She: Oh thank god. I finally found the only other lesbian in Cambodia besides me.
Me: I’m not a lesbian.
She: Well, you fucken’ look like one.
Me: …
She: And don’t think I’m trying to chat you up or anything!
Right you are, sister. And while you’re out, single and staggering – stillies in hand – down life’s walk of shame, I’m the one snug as a bug in the arms of my doting, top-hot rootrat better half. So go fuck yourself. Said no one ever – and especially not me.
Instead, later on that evening, I found myself hunched over my handbag in a tuk tuk, parked inexplicably in the Caltex Bokor forecourt, mewling pitifully into a moist towelette and scaring the poor driver into smoking 300 cigarettes well out of sobshot.
For long after my happy hand-dancing half hour (Dusk till Dawn), well past the apocalyptic shot-quaffing phase (Nova), and languishing deep in the repetitive but inevitable post 3am shambaholic mawk (on the footpath outside Pontoon), I had foolishly remembered this encounter. My enfeebled self esteem, perpetually sickly since the time my sister got a pony and I didn’t, had now collapsed in a moribund heap and was shallow-breathing its terminal gasps. It wasn’t the sapphic taunt that bothered me. I’m as heteroflexible as the next person. I accept that with my half-arsed home cut mullhawk and penchant for tasteful sneakers I could just pass for Ellen in the right light. It wasn’t even that my crapulous rejectress wine-burped in my face a little bit as she said it. It was that she wasn’t even trying to hit on me. Nothing says you’re a hideous, unbonkworthy crone, straight and/or LGBT, like a blousy, shit-faced, middle-aged dyke who wouldn’t touch you with a ten-foot pole.
Or does it? My current hot, youthful husband accepts my ample silhouette, my kumbayah-meets-Harry-Styles wardrobe and my self-inflicted Howard Jonesian hair with admirable forbearance. And classic, candid Khmerness. ‘You were fat when I met you. Still fat now. Love you all the time.’ Bless. He’s never drawn into the old: ‘Is my arse bigger than Nikki Minaj’s?’ or ‘Do you think I should go to Bangkok to get my fat sucked out from my <insert body part here>?’ He may not know who Nikki Minaj is, but he’s not fucking stupid. I’m heartened by his forthright vote of confidence. But Cambodian straight talk works both ways.

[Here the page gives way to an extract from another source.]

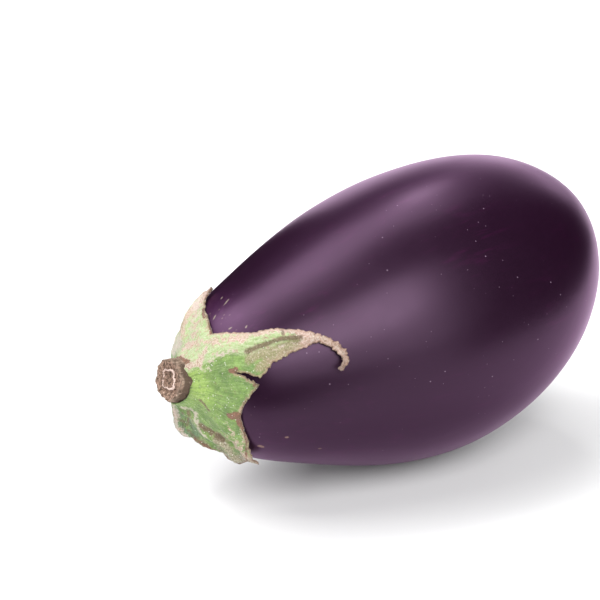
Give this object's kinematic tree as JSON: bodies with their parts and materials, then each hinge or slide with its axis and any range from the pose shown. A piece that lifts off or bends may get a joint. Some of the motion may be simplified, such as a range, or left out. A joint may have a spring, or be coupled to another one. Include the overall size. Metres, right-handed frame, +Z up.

I was rummaging deep inside Psar Chas the other week when a tiny, wisened prune with betel-inked lips and two random teethpegs grabbed my admittedly stupendous tits harder than strictly necessary and cackled: ‘Thom! Thom!’ The fortune teller next to us nearly pissed her pants. Hilaire. I felt like a couple of mangoes at Lucky or a Nat Geo special on a lost Papuan tribe.
I laughed anyway, as one must. It’s The Way of The Bodes. Everyone I know gets the: ‘Are you pregnant?/Wow so hairy/ Very, very fat!’ and sometimes all in the same sentence. Khmers aren’t spared, either. A young monk in my colleague’s history lecture told her she looked like a monkey. He wasn’t being mean. She really does.
As the StarMart fluoros illuminated my tears and the tiny fairy of my fading self-worth squeezed my hand and fell back into a swoon, I started coming round. Like, it took me a few goes, but I have a small, loving group of sexy, funny and smart friends who make me feel sexy, funny and smart. I have a husband. Ditto. I considered that my loudmouth nemesis probably left the house sober and hoping for fun, flirtation and an Earth-moving bang. Don’t we all? If she’d been a bit more of a gentleman we could have had a laugh and a quick cottage out the back. But manners, dear. I don’t give a shit how many chardonnays you’ve had. Unminced words or not, everyone in our Charming Ville is just trying to get along, discover a new friend and maybe even snag a mate. It’s never easy. So darlings, please play nice.